Every record here should be printed again exactly.

• Dataset excerpts:
◇ ◇ ◇ ◇ ◇

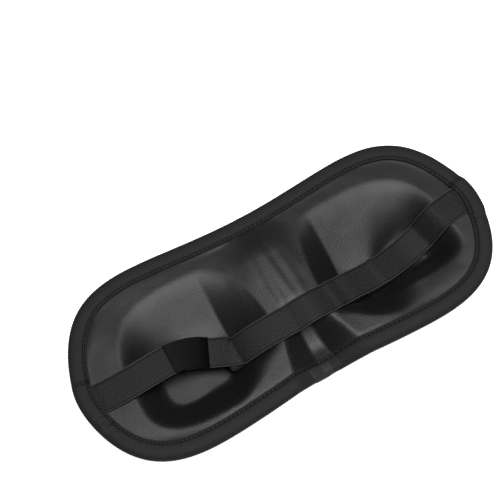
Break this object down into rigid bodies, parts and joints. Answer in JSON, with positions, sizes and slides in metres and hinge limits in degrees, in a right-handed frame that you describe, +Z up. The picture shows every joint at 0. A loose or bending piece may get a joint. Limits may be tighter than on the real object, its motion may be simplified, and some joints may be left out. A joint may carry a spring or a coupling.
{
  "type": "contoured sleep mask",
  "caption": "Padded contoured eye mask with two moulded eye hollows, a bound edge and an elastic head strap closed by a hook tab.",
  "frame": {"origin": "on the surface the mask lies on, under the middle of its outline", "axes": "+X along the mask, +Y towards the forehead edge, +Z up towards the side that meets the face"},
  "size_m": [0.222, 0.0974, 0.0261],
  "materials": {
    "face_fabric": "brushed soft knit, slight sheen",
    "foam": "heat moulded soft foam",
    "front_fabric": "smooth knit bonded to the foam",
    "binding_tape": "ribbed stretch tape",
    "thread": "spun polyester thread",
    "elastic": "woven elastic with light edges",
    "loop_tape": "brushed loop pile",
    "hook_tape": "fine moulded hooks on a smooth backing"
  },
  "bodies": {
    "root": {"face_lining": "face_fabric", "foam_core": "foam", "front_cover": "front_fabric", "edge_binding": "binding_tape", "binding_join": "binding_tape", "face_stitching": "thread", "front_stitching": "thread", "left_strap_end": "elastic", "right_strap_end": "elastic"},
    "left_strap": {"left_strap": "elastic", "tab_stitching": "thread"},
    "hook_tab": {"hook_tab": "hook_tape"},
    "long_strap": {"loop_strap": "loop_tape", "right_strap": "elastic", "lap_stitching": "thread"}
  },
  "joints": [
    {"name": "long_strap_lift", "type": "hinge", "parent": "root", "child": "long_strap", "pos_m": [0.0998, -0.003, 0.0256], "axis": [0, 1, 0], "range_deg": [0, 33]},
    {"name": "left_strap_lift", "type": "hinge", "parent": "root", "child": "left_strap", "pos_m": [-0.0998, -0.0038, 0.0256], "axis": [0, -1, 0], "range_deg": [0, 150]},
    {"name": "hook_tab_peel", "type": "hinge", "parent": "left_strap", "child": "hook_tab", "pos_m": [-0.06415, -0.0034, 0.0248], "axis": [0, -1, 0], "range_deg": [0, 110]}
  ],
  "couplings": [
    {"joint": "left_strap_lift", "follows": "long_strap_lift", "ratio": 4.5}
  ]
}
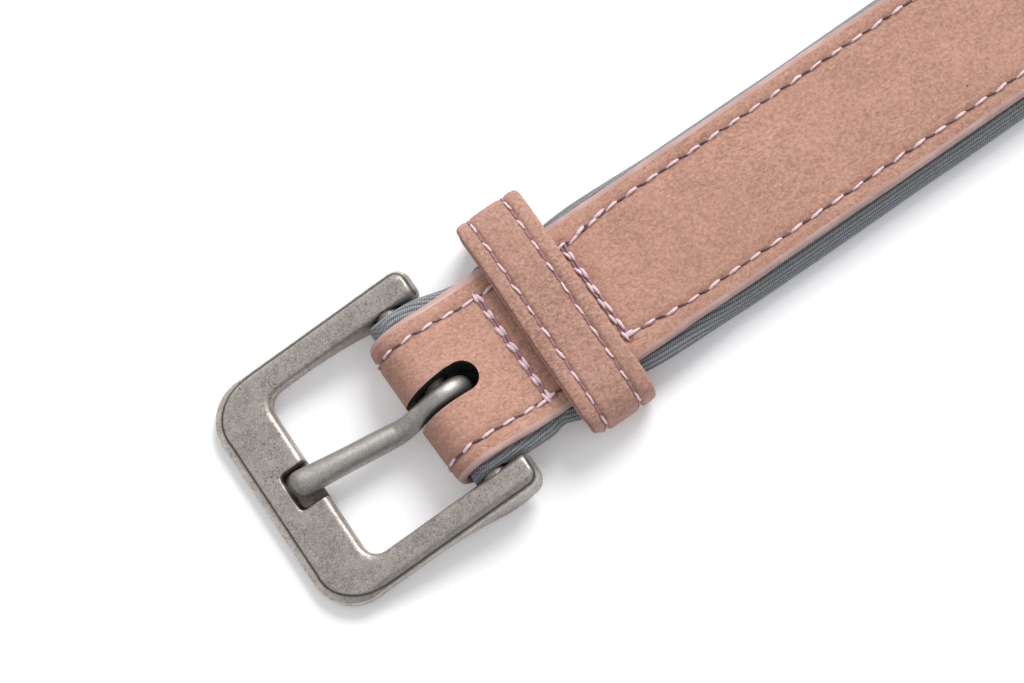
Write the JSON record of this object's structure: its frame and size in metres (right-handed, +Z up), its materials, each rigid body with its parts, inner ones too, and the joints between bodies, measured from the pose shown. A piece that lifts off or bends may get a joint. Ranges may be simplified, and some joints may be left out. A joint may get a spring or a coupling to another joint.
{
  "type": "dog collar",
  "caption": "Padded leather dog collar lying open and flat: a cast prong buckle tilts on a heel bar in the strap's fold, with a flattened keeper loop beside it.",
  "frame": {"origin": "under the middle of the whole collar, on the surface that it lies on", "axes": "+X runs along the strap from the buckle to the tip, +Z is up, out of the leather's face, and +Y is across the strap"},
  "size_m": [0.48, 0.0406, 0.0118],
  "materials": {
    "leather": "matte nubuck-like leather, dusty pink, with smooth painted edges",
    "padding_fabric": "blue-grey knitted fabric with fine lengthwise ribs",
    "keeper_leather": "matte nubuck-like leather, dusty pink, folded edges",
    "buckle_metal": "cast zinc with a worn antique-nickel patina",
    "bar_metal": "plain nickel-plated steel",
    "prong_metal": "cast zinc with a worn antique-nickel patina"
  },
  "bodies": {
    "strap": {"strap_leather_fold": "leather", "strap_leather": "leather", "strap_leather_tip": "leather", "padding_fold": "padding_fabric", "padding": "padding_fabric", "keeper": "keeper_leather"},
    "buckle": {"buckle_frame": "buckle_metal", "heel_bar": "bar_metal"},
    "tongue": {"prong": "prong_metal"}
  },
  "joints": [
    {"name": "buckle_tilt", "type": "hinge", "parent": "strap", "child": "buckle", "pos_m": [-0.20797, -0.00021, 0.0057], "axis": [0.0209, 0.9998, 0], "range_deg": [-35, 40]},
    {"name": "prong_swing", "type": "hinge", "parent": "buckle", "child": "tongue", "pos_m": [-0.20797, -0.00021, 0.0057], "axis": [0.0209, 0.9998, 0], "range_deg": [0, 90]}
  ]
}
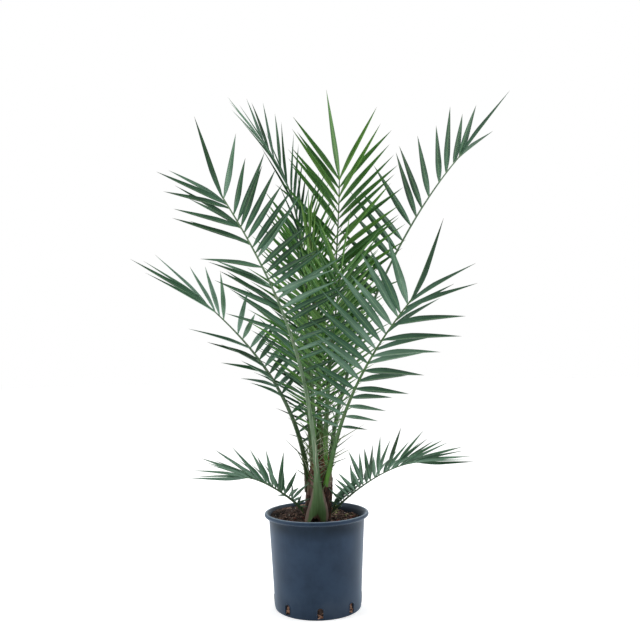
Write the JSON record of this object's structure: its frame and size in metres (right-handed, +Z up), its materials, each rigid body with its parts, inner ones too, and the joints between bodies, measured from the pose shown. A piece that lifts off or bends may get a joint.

◇ ◇ ◇ ◇ ◇

• Output for this task:
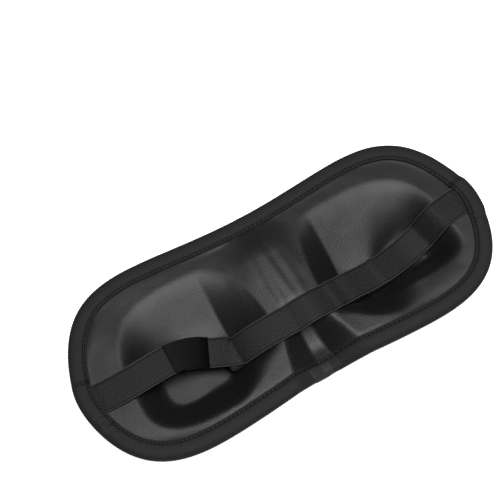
Break this object down into rigid bodies, parts and joints. Answer in JSON, with positions, sizes and slides in metres and hinge limits in degrees, in a right-handed frame that you describe, +Z up. The picture shows every joint at 0. A loose or bending piece may get a joint. Limits may be tighter than on the real object, its motion may be simplified, and some joints may be left out. A joint may carry a spring or a coupling.
{
  "type": "contoured sleep mask",
  "caption": "Padded contoured eye mask with two moulded eye hollows, a bound edge and an elastic head strap closed by a hook tab.",
  "frame": {"origin": "on the surface the mask lies on, under the middle of its outline", "axes": "+X along the mask, +Y towards the forehead edge, +Z up towards the side that meets the face"},
  "size_m": [0.222, 0.0974, 0.0261],
  "materials": {
    "face_fabric": "brushed soft knit, slight sheen",
    "foam": "heat moulded soft foam",
    "front_fabric": "smooth knit bonded to the foam",
    "binding_tape": "ribbed stretch tape",
    "thread": "spun polyester thread",
    "elastic": "woven elastic with light edges",
    "loop_tape": "brushed loop pile",
    "hook_tape": "fine moulded hooks on a smooth backing"
  },
  "bodies": {
    "root": {"face_lining": "face_fabric", "foam_core": "foam", "front_cover": "front_fabric", "edge_binding": "binding_tape", "binding_join": "binding_tape", "face_stitching": "thread", "front_stitching": "thread", "left_strap_end": "elastic", "right_strap_end": "elastic"},
    "left_strap": {"left_strap": "elastic", "tab_stitching": "thread"},
    "hook_tab": {"hook_tab": "hook_tape"},
    "long_strap": {"loop_strap": "loop_tape", "right_strap": "elastic", "lap_stitching": "thread"}
  },
  "joints": [
    {"name": "long_strap_lift", "type": "hinge", "parent": "root", "child": "long_strap", "pos_m": [0.0998, -0.003, 0.0256], "axis": [0, 1, 0], "range_deg": [0, 33]},
    {"name": "left_strap_lift", "type": "hinge", "parent": "root", "child": "left_strap", "pos_m": [-0.0998, -0.0038, 0.0256], "axis": [0, -1, 0], "range_deg": [0, 150]},
    {"name": "hook_tab_peel", "type": "hinge", "parent": "left_strap", "child": "hook_tab", "pos_m": [-0.06415, -0.0034, 0.0248], "axis": [0, -1, 0], "range_deg": [0, 110]}
  ],
  "couplings": [
    {"joint": "left_strap_lift", "follows": "long_strap_lift", "ratio": 4.5}
  ]
}
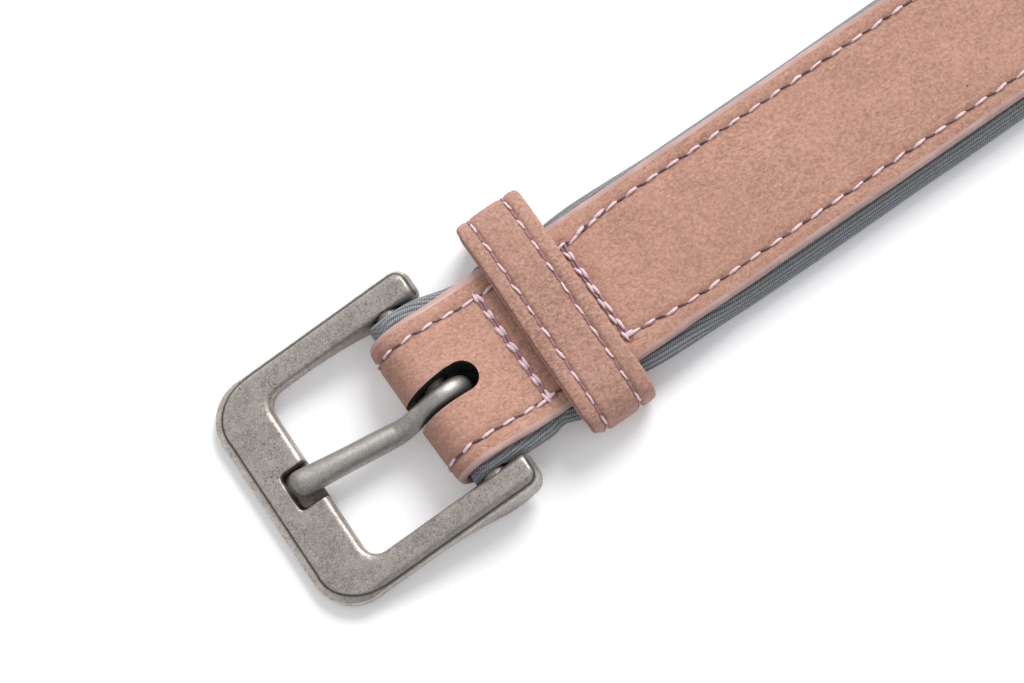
Write the JSON record of this object's structure: its frame and size in metres (right-handed, +Z up), its materials, each rigid body with its parts, inner ones too, and the joints between bodies, measured from the pose shown. A piece that lifts off or bends may get a joint. Ranges may be simplified, and some joints may be left out. A joint may get a spring or a coupling to another joint.
{
  "type": "dog collar",
  "caption": "Padded leather dog collar lying open and flat: a cast prong buckle tilts on a heel bar in the strap's fold, with a flattened keeper loop beside it.",
  "frame": {"origin": "under the middle of the whole collar, on the surface that it lies on", "axes": "+X runs along the strap from the buckle to the tip, +Z is up, out of the leather's face, and +Y is across the strap"},
  "size_m": [0.48, 0.0406, 0.0118],
  "materials": {
    "leather": "matte nubuck-like leather, dusty pink, with smooth painted edges",
    "padding_fabric": "blue-grey knitted fabric with fine lengthwise ribs",
    "keeper_leather": "matte nubuck-like leather, dusty pink, folded edges",
    "buckle_metal": "cast zinc with a worn antique-nickel patina",
    "bar_metal": "plain nickel-plated steel",
    "prong_metal": "cast zinc with a worn antique-nickel patina"
  },
  "bodies": {
    "strap": {"strap_leather_fold": "leather", "strap_leather": "leather", "strap_leather_tip": "leather", "padding_fold": "padding_fabric", "padding": "padding_fabric", "keeper": "keeper_leather"},
    "buckle": {"buckle_frame": "buckle_metal", "heel_bar": "bar_metal"},
    "tongue": {"prong": "prong_metal"}
  },
  "joints": [
    {"name": "buckle_tilt", "type": "hinge", "parent": "strap", "child": "buckle", "pos_m": [-0.20797, -0.00021, 0.0057], "axis": [0.0209, 0.9998, 0], "range_deg": [-35, 40]},
    {"name": "prong_swing", "type": "hinge", "parent": "buckle", "child": "tongue", "pos_m": [-0.20797, -0.00021, 0.0057], "axis": [0.0209, 0.9998, 0], "range_deg": [0, 90]}
  ]
}
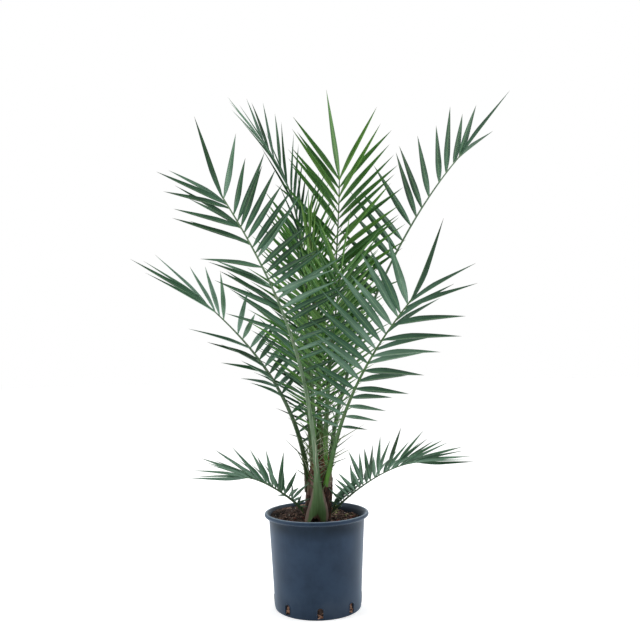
Write the JSON record of this object's structure: its frame and size in metres (right-handed, +Z up), its materials, each rigid body with its parts, inner ones too, and the joints between bodies, measured from the pose shown. A piece that lifts off or bends may get a joint.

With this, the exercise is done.